There is a inner voice which speaks from the soul. As a child it was our best friend but as you get older it becomes drowned out and you become addicted to the voices of others instead of your own. So I vow to empower my inner voice and abstain from seeking approvals of my decisions. And possibly this will rattle the shackles of angst and allow me to elevate.

Uplifting clouds and gentle breeze,



A few years ago during the depths of my depression and anxiety, a friend asked me how depression felt. She could not fathom how someone could be sad and not happy. Sadly, depression is not just sadness. It is not just a fleeting emotion, it becomes embedded in you and manifests physically. It drags you down like an anchor. Imagine being out in the calm sea with weights on your ankle, you will be pulled under, now imagine trying to swim with these weights during a storm. These weights are a part of you, you can’t just get rid of them, just like you can’t snap out of depression. My depression, although not as prominent, has left me with the side effect of anxiety. Over time I found the strength to talk about my feelings openly and ground myself during moments of raging emotions. I learnt to distinguish between my brain and mind. Mental health becomes an internal war physicality of the chemical imbalance, memories and pathways in one’s brain and how the mind would like to precieve things. I remember my mind not wanting to be depressed, I was constantly fighting thoughts, memories and emotions. So on this day to anyone at war internally, I say “Keep fighting the good fight.” the beautiful content and calm is worth it.

Below you will find my attempt at explaining the inner workings of my brain during the depths of my depression all those years ago:

Part I

Stolen air.
Hands quiver.
Written material distorts,
Only deciphered by a shaken voice.
Chest tightens.
Visionary foresaw the bitter fall.

By lost moments.
Clouded by hearsay.
Asphyxiate common sense.
Self hate;
Reflective of the current soul.
Secondary voices;
Conduct character assassination.
Nails embed skin.
To be skinned alive,
Never felt more naked.
Everything becomes a weapon.
Tear oneself to pieces.
In hope of dismantling the sadness.
Welcomed with open arms,
If it ensures escape from this prison.

They remind you of the punishment.
The grave will not be easy.
But unknown seems better than present infliction.

I call out.
I ask.
I beg.
I don’t want these thoughts.
I don’t want to be like this.
No willingness.
My soul made murky by the chemical imbalance.

Part II

A sound human.
Helping others to heal.
But unable to heal her own trauma.

I beg.
I ask.
I call.
I am more powerful than this.
Always have been.
An addiction to helplessness.
A fool eclipsed my first aid.
There is no hero.
No one will come to save you.
But the faint whispers – call you back.
With all your might, block the sounds of others.
And it will amplify.
It will banish the darkness of one’s soul.
And reignite it with renewed light.
You will live pondering;
“How stupid must I be, to attempt to take away my greatest gift – life?”
Until next time.
Recall this rebellion.

Seven unsure years

Seven years. Seven unsure years and tonight I can’t seem to fall asleep. It’s the jitter of excitement, the rattling of nerves and the fading voices of encouragement. Then the room fades to black. I am alone, where the shadows replay the last seven years and pundits provide commentary.

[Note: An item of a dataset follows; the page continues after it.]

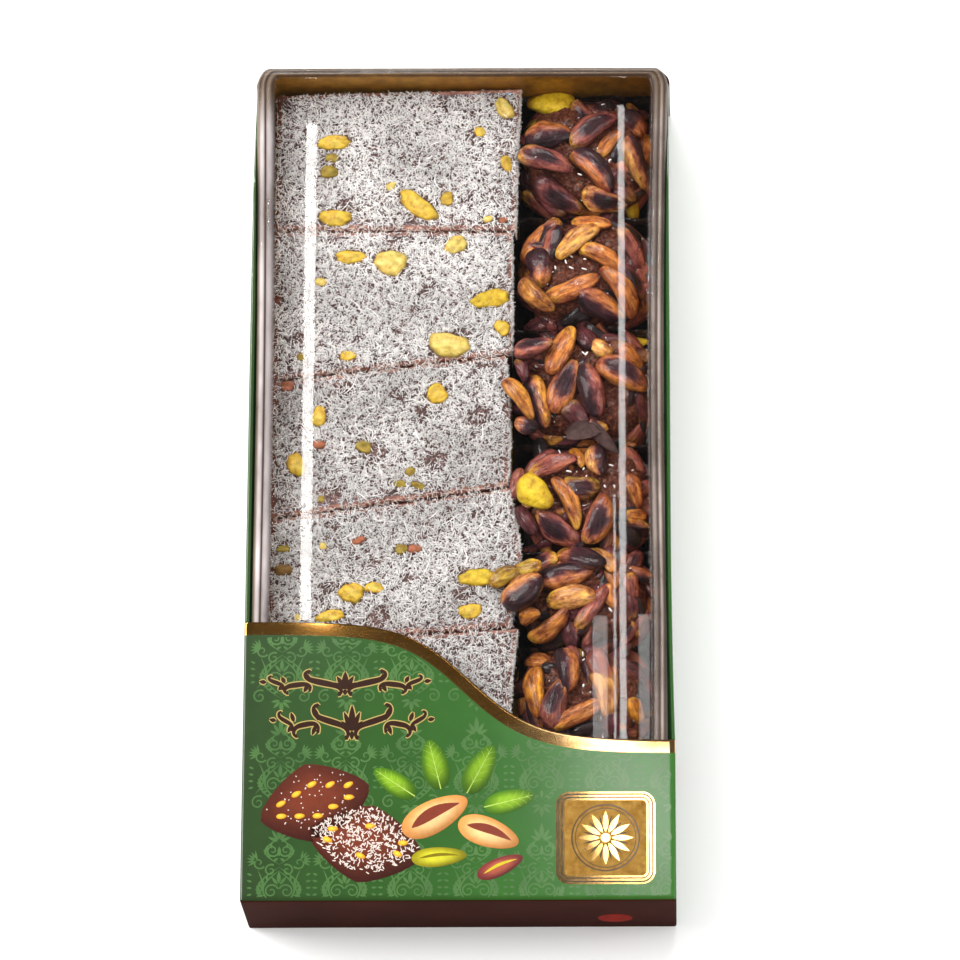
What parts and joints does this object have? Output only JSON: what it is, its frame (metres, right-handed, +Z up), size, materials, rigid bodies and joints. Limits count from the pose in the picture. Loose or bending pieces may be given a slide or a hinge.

Somewhere along the night rhythm I switched off and found myself suddenly tumbling out of bed with the sunlight. The nerves were still knocking around in the pits of my stomach. My mind was still playing reruns of the last few years and my heart reminded me about the aches of old wounds. There is only one cure to this – a run.

Lap after lap, every time I choked I felt an energy surge to run a bit faster, to run with purpose – perhaps running was my way to ensure I don’t have to face this pain, which may dampen my day. When I got too tired to run, I started kickboxing. Maybe it was the sun, maybe it was my defences weakening but it crept in – the memories of the growth, escape from the shackles and the climb from my own grave. I had mistaken this remembrance for sadness, rather it was an appreciation to sweeten this momentary success. As I flipped my face to the sun and stretched I let it happen for the first time – I let happiness wash over, I let it sink deep into my roots and nourish me to into a golden state. This level of happiness was unreal and I was blessed with a mind which was determined to never forget the bottom that we came from.

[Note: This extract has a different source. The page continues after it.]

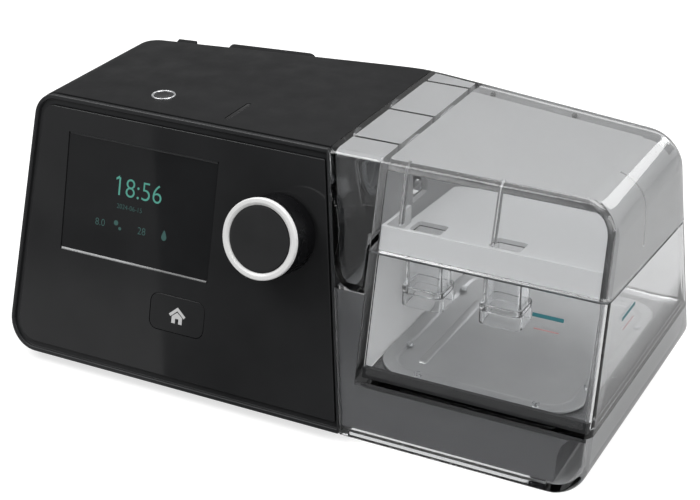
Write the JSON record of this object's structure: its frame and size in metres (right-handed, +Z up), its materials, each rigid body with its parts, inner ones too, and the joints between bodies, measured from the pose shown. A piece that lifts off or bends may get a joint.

For the first time everyone was ready on time to leave, no hiccups and general elation had spread amongst the family. Individuals of the household all with their own agenda and purpose for this memory being created.

Parents tend to know, in extensive detail, about the places where we spend most of our time. Unlike school there is no parents evening for them to appreciate the journey. For years they must have imagined what it looked like, with the tales of my university days to assist them. My parents never had the opportunity to obtain an education. So I felt honoured to invite them to the place that quenched my thirst for knowledge and made me cry and smile simultaneously.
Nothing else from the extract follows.